I’m not exactly sure what <foo> is but I feel it. I think it’s quality and authenticity and craftsmanship. That difference between an expensive tool and a cheap one that you can’t easily describe but you just know it.
Is there a word for this? I bet the Japanese or Germans have a word for this.
I use AI a lot now. But I also do it in small steps. It isn’t a craftsman, but it can help me be one.
what's wrong with (depending on the language) checkstyle, sonarlint, ruff, mypy, xmllint, and/or eslint?
This reminds me the article above. Now people have diverse ideas on agentic coding. Some suggest human-in-the-loop while others suggest giving a detailed specification and let the agent run freely; some suggest leveraging LLM's high productivity and here we get an opinion that LLM can actually slowly write good code.
It's happy to see opinions that are more practical and variant emerging, turning LLM into literally a tool instead of something to be hated or hyped.
In my own practice, I find LLMs (SOTA ones) good at medium-level tasks, those needed to reason and plan for a while. However, the design taste on architecture is unexpectedly disgusting. Sometimes writing interfaces myself and asking LLMs to fill in implementations, alongside context-completing tools like context7, deepwiki, docs.rs MCPs, etc. and giving a escape hatch (e.g. encouraging it to use the AskUser tool in Claude Code), may be considered my best practice.
By default it uses pi agent core + pi ai (from the excellent pi coding agent) as a multi model runtime but also supports a Claude Agent SDK runtime.
I can have an implementation and review process of an OpenSpec change run anywhere from 2 hours to 24+ hours going through review/fix/verification rounds automatically until the implementation matches the spec and any additional reviewers are done finding issues after the fix rounds.
it's going to be fully open sourced in the next two weeks and fully free to use
Great how the promoters are mirroring the current anti-AI sentiment. The next step is canceling all subscriptions and not using AI at all. Maybe your mind will work again.
I can relate to this. When I spend time on writing unit test , even the one which takes 1% of code coverage, it will be honestly wholesome moment for me to ship it confidently.
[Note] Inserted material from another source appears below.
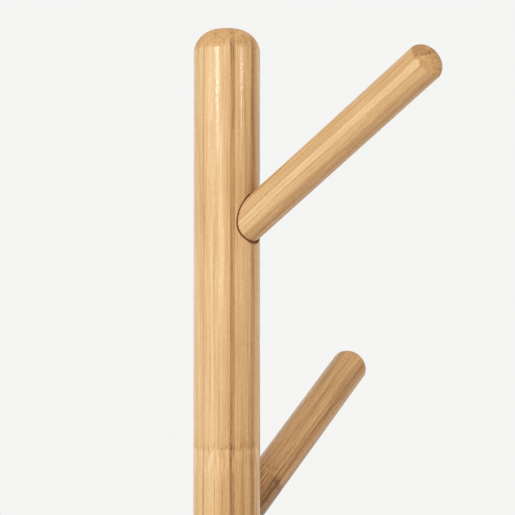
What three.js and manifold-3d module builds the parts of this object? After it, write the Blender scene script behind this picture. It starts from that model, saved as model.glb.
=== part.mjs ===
// Mug tree: a round bamboo post on a round bamboo base, with four pegs that climb it in quarter turns.
//
// Millimetres, +Z up. The origin is the centre of the plane that the rubber feet stand on. The top
// peg leans out towards +X, and each peg below it is a quarter turn further round (+Y, -X, -Y).
// Every peg is screwed on: a hanger bolt joins its blunt end to a threaded insert at the bottom of a
// shallow socket in the post. One bolt through the base pulls the post down into the base's seat.

import * as THREE from 'three';
import { mergeVertices, toCreasedNormals } from 'three/addons/utils/BufferGeometryUtils.js';
import Module from 'manifold-3d';

// ---- Post ----
const POST_DIAMETER = 22;
const POST_TOP_ROUND = 8.6; // radius of the rounding at the top
const POST_FOOT_CHAMFER = 0.8;
const POST_ABOVE_TOP_PEG = 70.7; // from the top peg's crossing with the post's axis to the very top

// ---- Pegs ----
const PEG_NAMES = ['top', 'upper', 'lower', 'bottom'];
const PEG_DIAMETER = 12.7;
const PEG_REACH = 97.5; // along the peg, from the post's axis to the tip
const PEG_SLOPE = THREE.MathUtils.degToRad(35.5); // above the horizontal
const PEG_PITCH = 96; // height from one peg to the next
const PEG_TURN = THREE.MathUtils.degToRad(90); // around the post, from one peg to the next one down
const PEG_TIP_LENGTH = 5; // how far the rounded tip reaches along the peg
const PEG_TIP_FLAT = 0.35; // radius of the small flat left at the centre of the tip
const PEG_END_CHAMFER = 0.6;
const LOWEST_PEG_RISE = 73.3; // from the base's top face to the lowest peg's crossing with the post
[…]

- Using AI to write the best code ever faster than any human ever could
- Using AI to write better code more slowly
- Using AI to write code that sucks even more slowly
- Using AI to stockpile horrendous ball of spaghetti code no one fucking understands which grows faster and faster despite going even more slowly
- Using Natural Intelligence to try and fail to untangle the mountain of spaghetti code
- Look guys, down with that AI, we've got a brand new shiny thing to throw trillions of VC dollars at!
(that people upvote to post their own thinkpieces in the comments)
I'm not 100x'ing my output like some people claim, but using it as a augmentation rather than delegating my work to it results in better code, and I don't lose context / control over my codebases. I really have read 100% of the code, because the LLM is generating smaller pieces around and inside my own written code. Works well enough for me, and open models are already both cheap enough and good enough for this workflow. This is why the big companies are so desperate to push full-on agentic hands-off workflows and developer replacement - that's the only way they won't go bankrupt.
There is a reason it is called slop. On first sight it is often not noticeable but when you dig deeper, you realise that it is often spam-slop. Of course this can be improved upon, but often there is no real improvement and you waste your own time in hope that things get better. Which high quality projects exist that are AI slop generated? Can people name something that is used by many people? The linux kernel? Something in that range? Including documentation? To me it seems people are chasing a dream here: skynet should write the code and they can sit on the beach, enjoying sunshine and fruits.